No hay forma de establecer si algunos de los dineros blanqueados por la DEA han ido a parar a los bolsillos de algún presidente municipal, comandante de policía o un cargo superior de los muchísmos que han sido comprados por la delincuencia organizada. Cómo investigar si fondos o armamento proporcionados por Washington en el marco de la Inicativa Mérida fueron usados en el asesinato de dos estudiantes normalistas, ocurrido ayer en Chilpancingo.
Pero eso sí: la inteligencia civil
del régimen resultó muy eficientita para detectar el supuesto intento de ingreso a territorio nacional de uno de los perseguidos hijos de Muamar Kadafi. El aparato estatal se jugó en peso para desbaratar el intento, detener a los participantes en la conjura y obtener un caramelo y una palmadita por colaboración con Washington.
Muerto el sátrapa libio –linchado de manera bárbara ante la mirada complaciente o cómplice del Occidente civilizado–, es claro que sus cachorros no representan amenaza alguna, y menos para México. Pero la idea es quedar bien, incluso si para ello hay que seguir alimentando con muertos mexicanos la insaciable sed de utilidades del narco, de los circuitos financieros, de la industria de armas y de los contratistas de seguridad e inteligencia.
Qué paradoja: podría ser que dentro de un año, meses más, meses menos, Felipe Calderón y uno que otro de sus colaboradores, se encontraran en los zapatos del hijo de Kadafi. Claro que no se trata de compararlo con Hitler ni con Milosevic, ni con el desdichado junior libio.

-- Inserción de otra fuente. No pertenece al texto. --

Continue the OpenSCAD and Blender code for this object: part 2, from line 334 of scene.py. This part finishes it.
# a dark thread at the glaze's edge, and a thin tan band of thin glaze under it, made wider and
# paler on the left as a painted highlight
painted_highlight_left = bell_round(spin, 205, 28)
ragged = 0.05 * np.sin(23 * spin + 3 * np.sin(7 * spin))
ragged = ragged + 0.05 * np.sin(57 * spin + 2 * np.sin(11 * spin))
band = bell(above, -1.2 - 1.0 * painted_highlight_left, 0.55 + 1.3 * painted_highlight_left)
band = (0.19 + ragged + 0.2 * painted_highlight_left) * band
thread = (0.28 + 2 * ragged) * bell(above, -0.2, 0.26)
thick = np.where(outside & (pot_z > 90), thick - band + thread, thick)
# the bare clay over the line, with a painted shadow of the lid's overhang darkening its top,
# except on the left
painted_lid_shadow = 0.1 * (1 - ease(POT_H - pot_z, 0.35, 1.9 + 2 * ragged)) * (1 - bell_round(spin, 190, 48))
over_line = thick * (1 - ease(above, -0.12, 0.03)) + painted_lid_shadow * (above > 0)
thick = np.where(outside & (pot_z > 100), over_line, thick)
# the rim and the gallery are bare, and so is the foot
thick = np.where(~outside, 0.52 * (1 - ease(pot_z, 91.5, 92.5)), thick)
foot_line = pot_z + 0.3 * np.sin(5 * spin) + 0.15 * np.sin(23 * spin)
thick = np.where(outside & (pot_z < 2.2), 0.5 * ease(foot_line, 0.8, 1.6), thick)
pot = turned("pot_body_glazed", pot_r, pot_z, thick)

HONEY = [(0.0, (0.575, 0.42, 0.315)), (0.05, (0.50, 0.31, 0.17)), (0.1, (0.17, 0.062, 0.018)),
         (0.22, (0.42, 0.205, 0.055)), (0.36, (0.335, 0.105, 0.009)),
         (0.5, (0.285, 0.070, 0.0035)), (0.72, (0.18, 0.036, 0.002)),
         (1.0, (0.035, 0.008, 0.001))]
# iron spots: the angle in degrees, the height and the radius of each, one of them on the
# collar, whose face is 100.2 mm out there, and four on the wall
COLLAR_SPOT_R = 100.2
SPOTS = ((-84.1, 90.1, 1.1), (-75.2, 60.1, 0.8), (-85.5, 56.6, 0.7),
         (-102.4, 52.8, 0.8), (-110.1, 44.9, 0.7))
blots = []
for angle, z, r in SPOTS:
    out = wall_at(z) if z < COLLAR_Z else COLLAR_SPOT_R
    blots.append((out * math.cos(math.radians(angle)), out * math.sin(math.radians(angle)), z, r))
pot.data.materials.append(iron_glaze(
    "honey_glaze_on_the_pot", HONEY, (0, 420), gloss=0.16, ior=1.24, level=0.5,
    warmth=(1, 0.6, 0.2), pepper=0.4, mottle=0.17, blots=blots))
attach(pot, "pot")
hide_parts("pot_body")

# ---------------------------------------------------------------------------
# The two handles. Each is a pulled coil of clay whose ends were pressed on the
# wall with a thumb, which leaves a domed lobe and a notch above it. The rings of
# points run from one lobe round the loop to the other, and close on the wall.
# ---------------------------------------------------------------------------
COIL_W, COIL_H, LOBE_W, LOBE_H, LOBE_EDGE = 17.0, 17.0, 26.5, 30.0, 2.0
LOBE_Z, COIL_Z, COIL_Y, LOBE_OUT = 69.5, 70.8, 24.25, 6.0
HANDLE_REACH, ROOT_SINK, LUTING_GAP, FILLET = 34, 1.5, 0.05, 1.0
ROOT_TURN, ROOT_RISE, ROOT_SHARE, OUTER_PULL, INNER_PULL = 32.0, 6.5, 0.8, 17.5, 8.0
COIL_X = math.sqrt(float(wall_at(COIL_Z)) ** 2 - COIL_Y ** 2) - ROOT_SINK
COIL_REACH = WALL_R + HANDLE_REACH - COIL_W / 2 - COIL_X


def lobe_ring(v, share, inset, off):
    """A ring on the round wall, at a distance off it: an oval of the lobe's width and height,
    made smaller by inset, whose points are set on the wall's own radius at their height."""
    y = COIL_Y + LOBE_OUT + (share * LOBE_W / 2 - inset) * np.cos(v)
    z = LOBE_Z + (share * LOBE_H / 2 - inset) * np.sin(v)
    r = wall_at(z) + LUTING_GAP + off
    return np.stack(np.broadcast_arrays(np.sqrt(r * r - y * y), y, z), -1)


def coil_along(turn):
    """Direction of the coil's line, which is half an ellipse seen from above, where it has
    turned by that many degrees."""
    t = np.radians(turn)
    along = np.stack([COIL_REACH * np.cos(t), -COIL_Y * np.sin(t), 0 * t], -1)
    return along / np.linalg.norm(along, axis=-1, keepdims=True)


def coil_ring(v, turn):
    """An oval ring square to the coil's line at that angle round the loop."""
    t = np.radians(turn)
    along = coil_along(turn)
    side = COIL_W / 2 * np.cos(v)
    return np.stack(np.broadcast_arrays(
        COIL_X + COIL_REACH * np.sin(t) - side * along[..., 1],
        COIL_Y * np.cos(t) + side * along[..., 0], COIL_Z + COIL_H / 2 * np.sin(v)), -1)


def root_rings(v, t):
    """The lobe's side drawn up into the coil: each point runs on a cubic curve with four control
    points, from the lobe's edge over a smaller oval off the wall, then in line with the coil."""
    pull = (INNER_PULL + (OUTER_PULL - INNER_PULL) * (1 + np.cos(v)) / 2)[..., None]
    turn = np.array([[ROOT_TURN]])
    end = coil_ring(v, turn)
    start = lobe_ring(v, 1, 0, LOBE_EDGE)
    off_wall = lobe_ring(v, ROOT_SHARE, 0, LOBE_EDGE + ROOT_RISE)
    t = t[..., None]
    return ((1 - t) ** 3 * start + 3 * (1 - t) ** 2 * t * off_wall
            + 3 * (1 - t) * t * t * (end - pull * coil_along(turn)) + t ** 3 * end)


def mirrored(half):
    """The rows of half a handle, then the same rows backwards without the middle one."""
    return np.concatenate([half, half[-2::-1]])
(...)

No es un asunto de maldad o de bondad, intrínsecas o cultivadas. El hecho objetivo es que, por ambición, por frivolidad, por ineptitud y por incapacidad, el actual ocupante del poder presidencial desencadenó una tragedia nacional en todos los órdenes: las decenas de miles de muertos –67 mil, dice Javier Sicilia–, no pocos de los cuales murieron por acción u omisión de policías de alguno de los tres niveles o de efectivos militares.

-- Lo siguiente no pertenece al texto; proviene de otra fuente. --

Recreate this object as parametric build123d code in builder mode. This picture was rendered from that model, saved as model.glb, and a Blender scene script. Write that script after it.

La política económica oficial incrementó de manera directa la pobreza y el desempleo y, en forma indirecta, el auge de la criminalidad. La educación y la salud públicas fueron reducidas a portales de Internet y a botín de mafias. La corrupción en la administración pública ha alcanzado cotas de miles de millones de dólares por contrato. Las instancias federales, estatales y municipales están más desarticuladas que nunca. La paramilitarización en ciudades y regiones es tan inocultable como la oprobiosa supeditación de las instituciones nacionales a los designios, directivas y mandatos de Washington. Y en ese contexto, la cultura cívica ha retrocedido en forma alarmante y en el país cunden actitudes de sálvese quien pueda.
Caderón asegura que él no tiene la culpa de nada de nada y que se ha limitado a cumplir con su deber. Pero la Constitución y el sentido común indican que entre las responsabilidades básicas del Poder Ejecutivo están la preservación de la paz y del orden público, de las buenas cuentas y de los equilibrios y la armonía institucionales. Las fuerzas armadas están para cuidar la integridad territorial y la soberanía nacional y para auxiliar a la población en casos de desastre, y las corporaciones policiales tienen como tarea preservar el orden público y perseguir presuntos delincuentes –como los funcionarios estadunidenses que han metido a territorio nacional armas y dinero del narco–, no asesinar a balazos a estudiantes normalistas, como ayer en Chilpancingo, Guerrero.
La Corte Penal Internacional debe esclarecer las responsabilidades de Calderón y de alguno de sus colaboradores en este desastre. Por el bien del país y del propio gobernante, ojalá que se declare competente y que emita un fallo correcto. Y si llegara a encontrar culpabilidad, el propio Calderón, o alguno de sus cercanos, podría estar, dentro de un año, meses más, meses menos, en una circunstancia parecida a la que afronta ahora el hijo de Kadafi.
No es cosa de bondad ni de maldad, sino de justicia.